Валентин Кривич в «Заметках о русской беллетристике» отметил рассказ Толстого «Архип», опубликованный в «Новом журнале для всех», подчеркнул, что «у графа А.Н. Толстого есть и свои краски и свои слова». В следующем, третьем, номере «Аполлона» высказал добрые слова о «Сорочьих сказках» Макс Волошин: книга «так непосредственна, так подлинна, что её не хочется пересказывать – её хочется процитировать всю с начала до конца. Это одна из тех книг, которые будут много читаться, но о них не будут говорить. Последние годы дали русской литературе прекрасных сказочников. Мы имели сказки Сологуба, сказки Ремизова, теперь сказки Толстого. Трудно отдать предпочтение какой-нибудь из этих книг перед другими. Внешние приметы стиля и языка в них схожи и свидетельствуют о единой литературной эпохе, но внутренние родники творчества глубоко различны. Сказки Сологуба – это хитрые и умные притчи, облечённые в простые и ясные формы великолепного языка. Их стиль четок и ароматичен, их линии не сложны, но в глубине их замыслов кроется вся сложность иронии, нежность души переплетена в них с жестокостью, и в каждой строке расставлены западни и волчьи ямы для читателя. Это сказки не для детей. Но взрослый, вступивший в их мир, начинает себя чувствовать ребенком, запутавшимся в сложных сетях души их автора. Сказки Сологуба – как бы исторический мост между современным пониманием сказки и сказками Щедрина.

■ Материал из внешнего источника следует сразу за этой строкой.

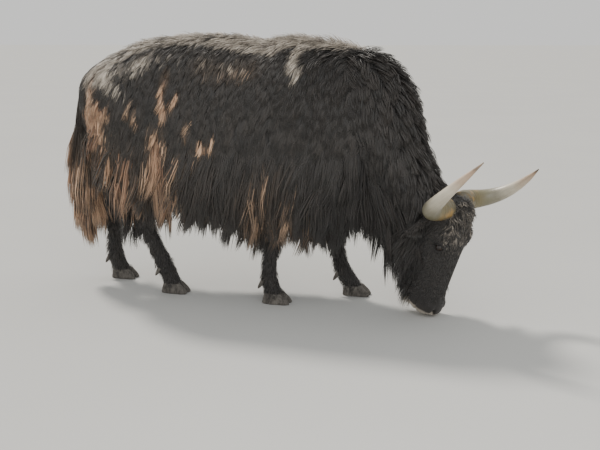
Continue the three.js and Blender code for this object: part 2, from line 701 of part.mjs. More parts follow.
// The group, with the middle of its box over the origin
const geometries = Object.entries(parts).map(([name, solid]) => [name, geometryOf(solid)]);
const whole = new THREE.Box3();
for (const [, geometry] of geometries) {
  geometry.computeBoundingBox();
  whole.union(geometry.boundingBox);
}
const middle = whole.getCenter(V(0, 0, 0));

const FINISHES = {
  coat: { color: 0x241a15, roughness: 0.9 },
  horn: { color: 0xcfc8b4, roughness: 0.45 },
  hoof: { color: 0x8d8478, roughness: 0.8 },
  eye: { color: 0x120c08, roughness: 0.08 },
};
function finishOf(name) {
  if (name.startsWith("horn")) return FINISHES.horn;
  if (name.startsWith("eye")) return FINISHES.eye;
  if (name.startsWith("hoof") || name.startsWith("dewclaw")) return FINISHES.hoof;
  return FINISHES.coat;
}
const yak = new THREE.Group();
for (const [name, geometry] of geometries) {
  geometry.translate(-middle.x, -middle.y, 0);
  const mesh = new THREE.Mesh(geometry, new THREE.MeshStandardMaterial({ ...finishOf(name), metalness: 0 }));
  mesh.name = name;
  yak.add(mesh);
}
export default yak;
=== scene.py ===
# %% [markdown]
# # A grazing yak, life size
# The solids of the packed model are the fixed frame: they say where the back, the horns and the hooves
# are. This script dresses them. One skin takes the place of the flesh, thousands of tapered tufts of hair
# grow on it along the lie of the coat, and the eyes, horns and hooves are pieces of their own.

import bpy
import numpy as np
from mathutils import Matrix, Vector
from mathutils.bvhtree import BVHTree
from mathutils.kdtree import KDTree


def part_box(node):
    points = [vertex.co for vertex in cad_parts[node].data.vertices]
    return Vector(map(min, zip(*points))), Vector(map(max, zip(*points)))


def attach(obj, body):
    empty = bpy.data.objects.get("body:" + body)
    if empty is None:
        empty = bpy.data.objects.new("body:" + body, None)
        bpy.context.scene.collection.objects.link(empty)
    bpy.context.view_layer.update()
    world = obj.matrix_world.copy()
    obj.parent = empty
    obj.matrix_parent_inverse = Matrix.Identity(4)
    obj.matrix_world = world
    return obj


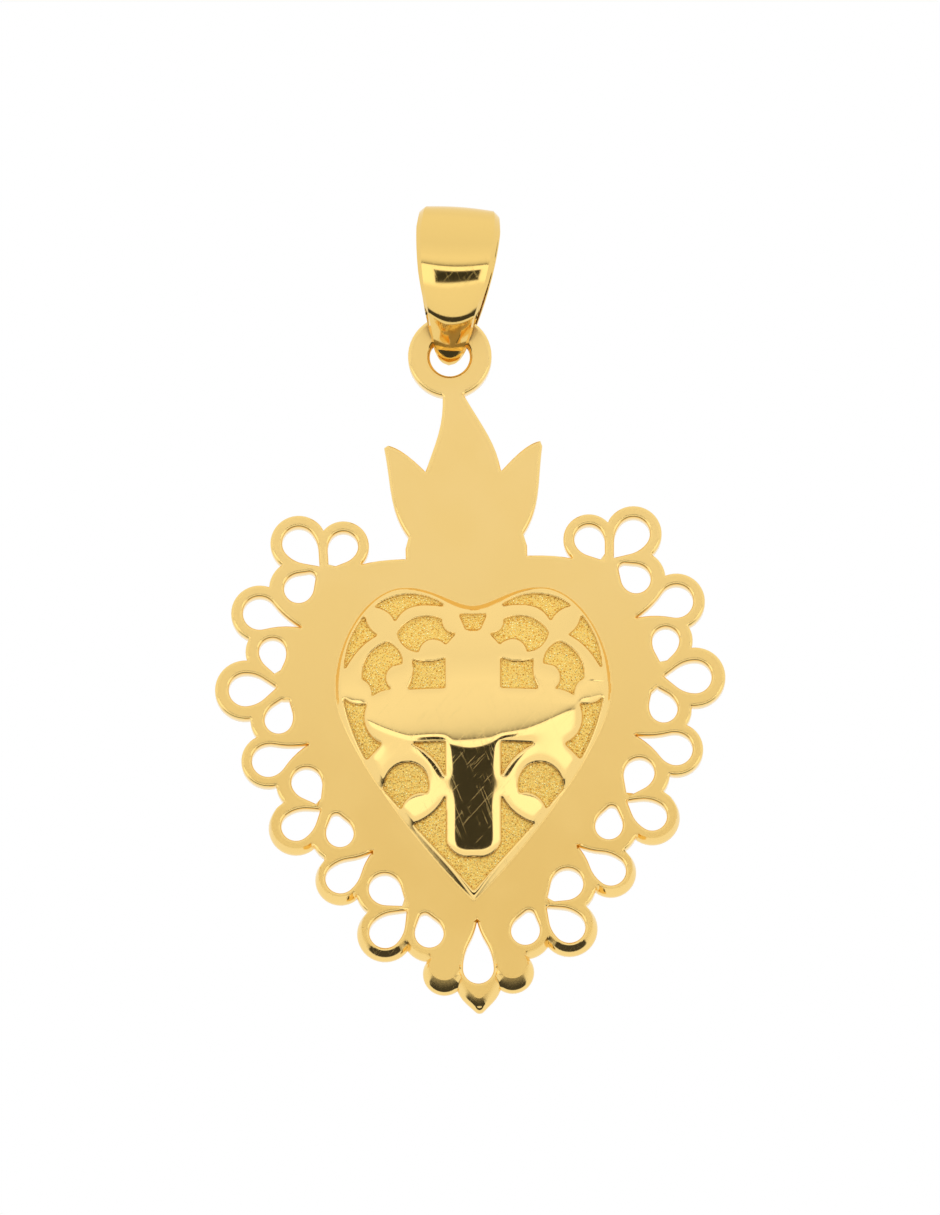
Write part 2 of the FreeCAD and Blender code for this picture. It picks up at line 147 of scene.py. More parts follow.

Сказки Ремизова ещё больше отмечены личностью автора. Родник их фантастики – это игра в игрушки, это игра определёнными вещами: зайцами, котами, медведями, деревянными или из папье-маше, которые стоят на письменном столе Ремизова. От грубой, безобразной и тошной жизни, которая так не гармонично и жестоко разверзается в его реальных, бытовых и автобиографических романах и рассказах, он запирается в своей комнате, уставленной детскими игрушками, и вносит в свои игры всю любовь, всю грусть и обиду своей души, и облекает её во все драгоценности редких слов и во все свои громадные знания фольклора. Из этого создаётся мир и уютной, и беспокойной, и жуткой комнатной фантастики. Его звери и чудовища тем занятнее и страшнее, что в них всегда чувствуется мистическая плоть (хотя созданы они из папье-маше), а природа у Ремизова является в тех сгущённых и чересчур ярких красках, какие она приобретает, когда думаешь о ней, сидя в комнате…

В сказках Алексея Толстого нет ни умной иронии Сологуба, ни сиротливой, украшенной самоцветными камнями грусти Ремизова. Их отличительная черта – непосредственность, весёлая бессознательность, полная иррациональность всех событий. Любая будет понятна ребенку и заворожит взрослого. И это потому, что они написаны не от ущерба человеческой души, а от избытка её. Действуют в них и звери, и мужики, и вещи, и дети, и стихийные духи – и все на равных правах, и все проникнуты старой, глубокой, врождённой земляной культурой. В них пахнет полевым ветром и сырой землёй, и звери говорят на своих языках, всё в них весело, нелепо и сильно; как в настоящей звериной игре, всё проникнуто здоровым звериным юмором. Он умеет так рассказать про кота, про сову, про мышь, про петуха, что нехитрый рассказ в несколько строк может захватить и заставить смеяться, а для этого нужен очень здоровый, а главное, подлинный талант. Безусловная подлинность составляет главную прелесть «Сорочьих сказок».